Incidentally, any time Mr Campbell has been challenged on the series of absurdly leading questions he's asked in this poll, he's come up with the rather weak stock reply of: "Take it up with Panelbase, they okayed it, and here's an email they sent me as proof." See for example this exchange of last night and today. To avoid having to repeat the same thing another 57 times, here's what I've been saying in reply:
"No, I won't do that. What polling companies do to make money is ask questions that clients want asked in return for thousands of pounds. They tend to be pleasant and accommodating to those clients for entirely understandable reasons, regardless of the agenda that the client is pushing. That can be seen, for example, in Survation's willingness to ask a certain 'voting intention' question on behalf of Scotland in Union that I doubt if any of us - including you - consider to be a genuine attempt to measure public opinion on independence.
He who pays the piper calls the tune. I'm far more interested in holding the person who calls the tune accountable, rather than some unnamed person from Panelbase who may have fallen into your little trap of saying something unwise when they were trying to please a paying client and when they presumably thought they were speaking in confidence.
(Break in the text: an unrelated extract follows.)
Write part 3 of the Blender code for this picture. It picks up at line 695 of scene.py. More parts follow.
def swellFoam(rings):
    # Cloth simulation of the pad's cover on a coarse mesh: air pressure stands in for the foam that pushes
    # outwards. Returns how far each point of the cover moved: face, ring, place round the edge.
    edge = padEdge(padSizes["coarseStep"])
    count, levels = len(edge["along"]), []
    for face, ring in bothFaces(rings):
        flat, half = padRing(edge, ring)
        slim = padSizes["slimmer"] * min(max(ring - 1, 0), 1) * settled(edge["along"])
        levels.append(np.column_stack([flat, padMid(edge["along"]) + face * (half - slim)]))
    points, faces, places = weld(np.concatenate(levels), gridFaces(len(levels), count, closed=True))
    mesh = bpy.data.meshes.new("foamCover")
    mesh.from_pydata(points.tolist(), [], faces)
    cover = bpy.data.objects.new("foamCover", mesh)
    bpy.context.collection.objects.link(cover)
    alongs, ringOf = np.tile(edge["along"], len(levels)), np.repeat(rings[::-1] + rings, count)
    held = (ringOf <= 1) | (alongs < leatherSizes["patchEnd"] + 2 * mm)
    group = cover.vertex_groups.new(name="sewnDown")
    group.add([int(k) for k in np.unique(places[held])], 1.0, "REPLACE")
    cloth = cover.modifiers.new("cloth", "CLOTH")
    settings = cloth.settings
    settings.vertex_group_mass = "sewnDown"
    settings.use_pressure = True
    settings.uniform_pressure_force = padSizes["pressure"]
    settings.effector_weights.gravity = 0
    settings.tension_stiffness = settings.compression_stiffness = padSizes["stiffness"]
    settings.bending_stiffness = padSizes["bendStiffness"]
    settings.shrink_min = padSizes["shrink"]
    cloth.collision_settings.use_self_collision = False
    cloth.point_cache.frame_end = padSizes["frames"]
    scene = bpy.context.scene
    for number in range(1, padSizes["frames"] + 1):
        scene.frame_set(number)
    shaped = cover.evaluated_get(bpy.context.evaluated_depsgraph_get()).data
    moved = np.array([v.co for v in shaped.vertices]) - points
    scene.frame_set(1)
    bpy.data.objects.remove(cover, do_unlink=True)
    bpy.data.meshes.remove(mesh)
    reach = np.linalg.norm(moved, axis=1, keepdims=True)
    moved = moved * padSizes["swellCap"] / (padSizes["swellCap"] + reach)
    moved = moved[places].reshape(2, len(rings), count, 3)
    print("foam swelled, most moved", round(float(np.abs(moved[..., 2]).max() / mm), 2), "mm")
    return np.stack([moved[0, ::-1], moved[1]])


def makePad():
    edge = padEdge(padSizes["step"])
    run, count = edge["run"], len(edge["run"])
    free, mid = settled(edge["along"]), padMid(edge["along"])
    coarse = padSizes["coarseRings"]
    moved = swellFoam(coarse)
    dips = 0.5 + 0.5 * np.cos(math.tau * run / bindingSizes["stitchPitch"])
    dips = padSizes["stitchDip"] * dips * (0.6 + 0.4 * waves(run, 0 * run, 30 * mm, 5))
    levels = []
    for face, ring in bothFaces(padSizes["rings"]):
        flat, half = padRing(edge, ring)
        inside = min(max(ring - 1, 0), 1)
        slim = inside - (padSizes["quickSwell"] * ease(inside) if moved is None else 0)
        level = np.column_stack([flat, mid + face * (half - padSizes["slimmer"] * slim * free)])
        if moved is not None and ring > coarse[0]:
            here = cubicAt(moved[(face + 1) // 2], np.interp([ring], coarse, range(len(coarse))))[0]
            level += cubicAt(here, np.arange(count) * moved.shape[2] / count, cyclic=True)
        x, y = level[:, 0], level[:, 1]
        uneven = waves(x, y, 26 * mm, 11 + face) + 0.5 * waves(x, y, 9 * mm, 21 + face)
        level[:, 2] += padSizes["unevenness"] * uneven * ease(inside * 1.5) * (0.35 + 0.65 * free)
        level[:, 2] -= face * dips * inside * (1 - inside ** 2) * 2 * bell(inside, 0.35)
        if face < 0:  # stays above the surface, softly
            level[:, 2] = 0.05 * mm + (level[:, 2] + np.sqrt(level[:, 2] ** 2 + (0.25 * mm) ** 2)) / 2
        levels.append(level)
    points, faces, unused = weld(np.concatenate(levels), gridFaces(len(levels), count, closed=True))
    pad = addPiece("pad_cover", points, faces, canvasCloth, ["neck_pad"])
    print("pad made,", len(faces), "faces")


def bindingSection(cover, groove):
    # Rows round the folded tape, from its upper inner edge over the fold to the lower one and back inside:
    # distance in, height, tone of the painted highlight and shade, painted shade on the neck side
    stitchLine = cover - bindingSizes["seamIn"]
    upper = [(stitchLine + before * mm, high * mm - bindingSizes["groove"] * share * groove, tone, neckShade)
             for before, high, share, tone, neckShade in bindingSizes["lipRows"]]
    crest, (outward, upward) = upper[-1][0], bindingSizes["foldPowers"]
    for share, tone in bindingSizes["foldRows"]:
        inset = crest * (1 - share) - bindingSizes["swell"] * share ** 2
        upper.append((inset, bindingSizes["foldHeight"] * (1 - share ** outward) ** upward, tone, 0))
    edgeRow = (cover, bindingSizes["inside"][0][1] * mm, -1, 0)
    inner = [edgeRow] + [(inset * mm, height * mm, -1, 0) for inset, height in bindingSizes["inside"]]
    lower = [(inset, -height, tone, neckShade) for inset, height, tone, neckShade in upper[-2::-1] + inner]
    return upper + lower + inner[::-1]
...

Basically your complaint here is that your polling is being regularly analysed in a polling blog. With all due respect, it's hard to think of a more fatuous and futile complaint than that. If being mentioned in a polling blog really bothers you so much, all I can suggest is that you stop publishing polling results on an almost daily basis. Alternatively you could just chill out and accept that when you step into the political arena in a free society, people have the right to comment on your decisions and actions."